Pranzi rituali in cui la comunità celebra il ringraziamento per il tempo che è stato loro concesso.
Brevi sequenze, molti piani molto ravvicinati.
Oscurità e luce, feste e grida versus urla e miseria.
Il giovane Lucius, che brama conoscere, tocca la mano della ragazza cieca, Ivy Walker, è più coraggioso del capo spirituale, del maestro della comunità.
La comunità avanza tutta insieme, dividersi vuol dire soccombere.
"Non mi preoccupo di cosa può capitare ma di cosa devo fare", ecco la soluzione giusta, la condotta semplicemente filosofica più semplice e geniale al tempo stesso.
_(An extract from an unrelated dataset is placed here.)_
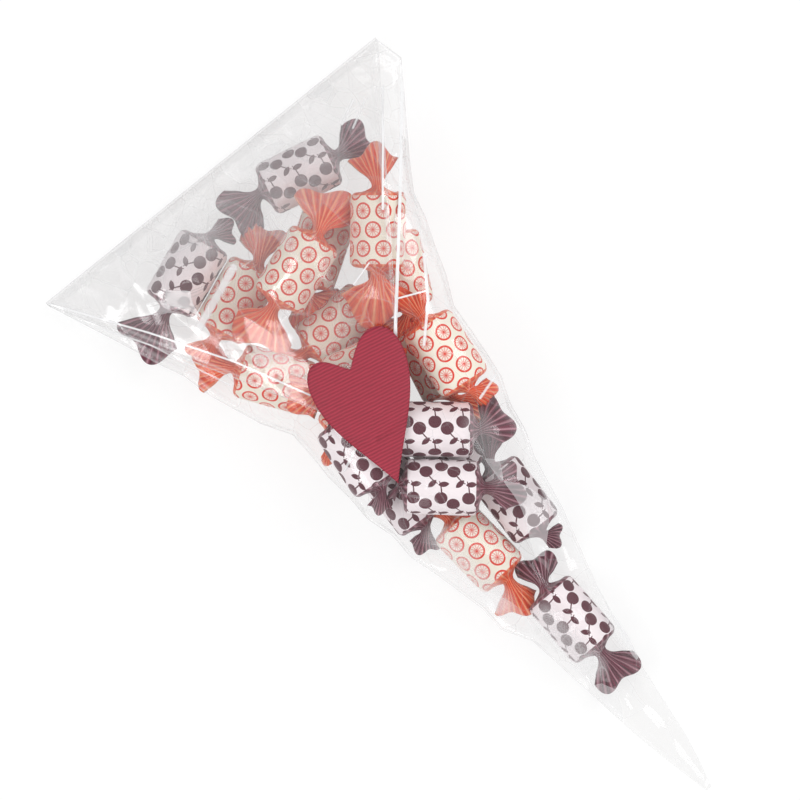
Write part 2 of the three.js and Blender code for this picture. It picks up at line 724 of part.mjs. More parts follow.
// A paper heart that lies on the flap and the film beside it: its outline cut from a thin slab
// that follows the bag.
function heartGeometry(sections, flap) {
  const tip = [HEART_TIP.across * BAG_WIDTH, HEART_TIP.along * BAG_LENGTH];
  const turn = degrees(HEART_TURN);
  const [c, s] = [Math.cos(turn), Math.sin(turn)];
  const toBag = (a, b) => [tip[0] + a * c - b * s, tip[1] + a * s + b * c];
  const [columns, rows, margin] = [10, 14, 2];
  const stiffness = 4; // the paper bridges hollows narrower than twice this
  const cover = (x, y) =>
    Math.max(bagTop(sections, x, y), flapHeight(flap, x, y) + FLAT_HALF);
  const heightOf = (x, y) => highest(cover, x, y, stiffness) + HEART_LIFT;
  const rings = [];
  for (let i = 0; i <= rows; i++) {
    const b = mix(-margin, HEART_LENGTH + margin, i / rows);
    const across = (j) => (j / columns - 0.5) * (HEART_WIDTH + 2 * margin);
    const ring = [];
    for (let j = 0; j <= columns; j++) {
      const [x, y] = toBag(across(j), b);
      ring.push([x, y, heightOf(x, y) + HEART_THICKNESS]);
    }
    for (let j = columns; j >= 0; j--) {
      const [x, y] = toBag(across(j), b);
      ring.push([x, y, heightOf(x, y)]);
    }
    rings.push(ring);
  }
  const slab = solidOf(geometryOf(loft(rings, 1)));
  const tall = 100;
  const cutter = new THREE.ExtrudeGeometry(heartShape(), {
    depth: tall,
    bevelEnabled: false,
    curveSegments: 7,
  });
  cutter.rotateZ(turn);
  cutter.translate(tip[0], tip[1], 0);
  return fromSolid(slab.intersect(solidOf(cutter)));
}

// Assembly

settle(SWEETS);
openFans(SWEETS);
const sections = bagSections(SWEETS.flatMap(sweetProbes));
const flap = flapStations(sections);

const bagModel = new THREE.Group();
const bag = new THREE.Mesh(
  bagGeometry(sections, flap),
  new THREE.MeshStandardMaterial({
    color: COLOURS.film,
    roughness: 0.08,
    metalness: 0,
    transparent: true,
    opacity: 0.25,
  }),
);
bag.name = "cone_film";
const heart = new THREE.Mesh(
  heartGeometry(sections, flap),
  new THREE.MeshStandardMaterial({ color: COLOURS.heart, roughness: 0.7, metalness: 0 }),
);
heart.name = "heart_seal";
bagModel.add(bag, heart, ...SWEETS.map(sweetMesh));

// The origin is on the table under the middle of the bag's outline.
bag.geometry.computeBoundingBox();
const middle = bag.geometry.boundingBox.getCenter(new THREE.Vector3());
const low = bag.geometry.boundingBox.min.z;
bagModel.position.set(-middle.x, -middle.y, -low);

export default bagModel;
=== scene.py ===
"""Looks of a clear cone bag of twist-wrapped sweets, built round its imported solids.

The bag lies on its back. Shapes are worked out in millimetres in the frame of the solids: +Z up
from the table, +Y from the bag's tip to its fold, X across. Meshes are made in metres.
"""

import logging
import math
from dataclasses import dataclass, field
from enum import Enum

import bpy
import numpy as np
from bpy.types import Material, Node, NodeOutputs, NodeSocket, NodeTree, Object
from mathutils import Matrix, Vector
from numpy import ndarray


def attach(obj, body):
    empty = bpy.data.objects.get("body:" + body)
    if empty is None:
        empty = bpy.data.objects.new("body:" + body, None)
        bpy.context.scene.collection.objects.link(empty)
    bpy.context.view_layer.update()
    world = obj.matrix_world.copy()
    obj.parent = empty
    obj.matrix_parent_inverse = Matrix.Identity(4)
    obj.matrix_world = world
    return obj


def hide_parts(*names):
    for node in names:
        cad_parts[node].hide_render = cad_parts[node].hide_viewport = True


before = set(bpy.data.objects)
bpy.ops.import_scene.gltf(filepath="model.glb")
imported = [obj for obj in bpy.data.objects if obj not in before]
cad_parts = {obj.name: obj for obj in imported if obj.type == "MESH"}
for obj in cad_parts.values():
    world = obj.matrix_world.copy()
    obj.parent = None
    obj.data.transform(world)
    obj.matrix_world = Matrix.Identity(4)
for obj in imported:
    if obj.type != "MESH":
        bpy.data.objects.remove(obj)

MM = 0.001
FAR_BELOW = -100.0
log = logging.getLogger("cone_bag")


class Flavour(Enum):
    """The two kinds of sweet in the bag."""

    CHERRY = "cherry"
    ORANGE = "orange"


class End(Enum):
    """An end of a sweet: towards the bag's fold or towards its tip."""

    FOLD = 1
    TIP = -1


def hex_colour(text: str) -> tuple[float, float, float, float]:
    """The linear colour of a six-digit sRGB code, with an alpha of 1."""
    shares = [int(text[i : i + 2], 16) / 255 for i in (0, 2, 4)]
    linear = [s / 12.92 if s <= 0.04045 else ((s + 0.055) / 1.055) ** 2.4 for s in shares]
    return (*linear, 1.0)


def smooth_step(value: ndarray, low: float, high: float) -> ndarray:
    """0 below low, 1 above high, and 3t^2 - 2t^3 in between."""
    t = np.clip((value - low) / (high - low), 0, 1)
    return t * t * (3 - 2 * t)


def node_points(node: str) -> ndarray:
    """The corners of a solid, in millimetres."""
    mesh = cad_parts[node].data
    places = np.zeros(len(mesh.vertices) * 3, np.float32)
    mesh.vertices.foreach_get("co", places)
    return places.reshape(-1, 3).astype(float) / MM


def new_object(name: str, data: bpy.types.ID) -> Object:
    """An object in the scene for a mesh, a lamp or a camera."""
    made = bpy.data.objects.new(name, data)
    bpy.context.scene.collection.objects.link(made)
    return made


# Surfaces


@dataclass
class Surface:
    """A closed surface in millimetres.

    Corners are listed quads first, then triangles, and uv has one row for each of them.
    """

    points: ndarray
    quads: ndarray
    triangles: ndarray
    uv: ndarray | None = None
    masks: dict[str, ndarray] = field(default_factory=dict)

    def volume(self) -> float:
        """Six times the signed volume: the sum of p . (q x r) over all triangles."""
        halves = [self.quads[:, [0, 1, 2]], self.quads[:, [0, 2, 3]], self.triangles]
        p, q, r = (self.points[np.vstack(halves)[:, i]] for i in range(3))
        return float(np.einsum("ij,ij->i", p, np.cross(q, r)).sum())

    def make(self, name: str, material: Material) -> Object:
        """A smooth-shaded object with its faces outward, riding on the bag's one body."""
        quads, triangles, uv = self.quads, self.triangles, self.uv
        if self.volume() < 0:
            quads, triangles = quads[:, ::-1], triangles[:, ::-1]
            if uv is not None:
                split = quads.size
                flipped = [uv[:split].reshape(-1, 4, 2), uv[split:].reshape(-1, 3, 2)]
                uv = np.vstack([part[:, ::-1].reshape(-1, 2) for part in flipped])
        mesh = bpy.data.meshes.new(name)
        mesh.from_pydata((self.points * MM).tolist(), [], quads.tolist() + triangles.tolist())
        if uv is not None:
            layer = mesh.uv_layers.new(name="wrap")
            layer.data.foreach_set("uv", uv.astype(np.float32).ravel())
        for key, values in self.masks.items():
            attribute = mesh.attributes.new(key, "FLOAT", "POINT")
            attribute.data.foreach_set("value", values.astype(np.float32).ravel())
        mesh.shade_smooth()
        mesh.materials.append(material)
        mesh.update()
        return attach(new_object(name, mesh), "root")


def closed_grid(rows: int, columns: int) -> tuple[list[tuple[ndarray, ndarray]], ndarray]:
    """The corners' rows and columns, and the quads, between rows that close on themselves."""
    i, j = np.meshgrid(np.arange(rows - 1), np.arange(columns), indexing="ij")
    corners = [(i, j), (i, j + 1), (i + 1, j + 1), (i + 1, j)]
    return corners, np.stack([(a * columns + b % columns).ravel() for a, b in corners], 1)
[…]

La sedia a dondolo, lo scuoiamento, i segni rossi sulle porte, le bacche rosse, simboli significanti ma con quale significato?
Lucius avrebbe voluto aiutare gli altri, ora è lui ad avere bisogno. Il denaro può far diventare nero il cuore di chiunque. Nella comunità oltre il bosco non c'è quindi denaro, non ce n'è bisogno, una società semplice e pura può tirare avanti anche senza... ma pare che problemi più grandi in realtà, affliggano questa comunità di saggi...
"Ivy, fai del tuo meglio per non urlare" dice suo padre quando sta per aprire la porta della vecchia casa in cui non si deve entrare.. Eppoi si accendono le luci - noooo, proprio ora!-.
FINE PRIMO TEMPO
Le riunioni diventano più informali, dietro l'angolo di una casa in paese, anche se, per assurdo, le decisioni che vengono prese qui sono più importanti ed eccezionali.
Poi la rivelazione, ma solo dopo che i ragazzi in giallo hanno accompaganto per un tratto Ivy, eppoi, impauriti, l'hanno abbandonata alla sua sorte, al suo cammino.
Il rischio è giustificato da una retta causa, la protezione dell'innocenza, la speranza, la bellezza, il dolore è inevitabile, Ivy corre verso la speranza, la cecità guidata dall'amore, il mondo guidato dall'amore.
Il bosco coi suoi pericoli, la scena dell'inseguimento della bestia immonda è davvero semplice ed efficace, come ci piacerebbe vederne altre.
Sorpresa! Nella scatola c'è il motivo per cui la comunità esiste. Ritagli di giornale che se scoperti porterebbero allo svelamento dell'arcano, con conseguente scioglimento della società utopistica ma estremamente fragile. Se si sa che c'è un mondo fuori, brutto ma anche bello, perchè rimanere qui?
Un professore di storia per una società autosufficiente e coraggiosa ai limiti dell'autolesionismo però, vedi la cecità forse evitabile della protagonista se solo si fosse permessa una piccola eccezione all'isolamento.
Qualche piccola caduta nell'estrema volontà, un po' hollywoodiana, a dire il vero, a voler spiegare tutto: lo spazio aereo vietato sul bosco, il servizio di sorveglianza camuffato da protezione della riserva ecologica e finanziato coi soldi del padre ricchissimo di Edward Walker, la guida spirituale cui si deve l'idea della riserva...
Però sono difetti risibili rispetto alla bella unità del film. Compatto, efficace, raro e prezioso come un cameo d'altri tempi: si lascia la sala conservando negli occhi la dicotomia proposta, mai imposta, di sempre: comunità/civiltà come ordine e super-io, bosco contorto e pauroso come Es o Id o subconscio.
Ma c'è davvero scampo alla umana miseria? C'è davvero la possibilità di lasciarsi alle spalle dolore e frustrazioni?
Capiamo meglio le parole di uno degli anziani cui è morto di recente il figlio adolescente: "E' inutile scappare, il dolore ti verrà a cercare". Non per questo però è lecito gettare la spugna, arrendersi ancora prima di averci provato: "Non mi chiedo che cosa accadrà, ma che cosa devo fare io!" come dice Lucius.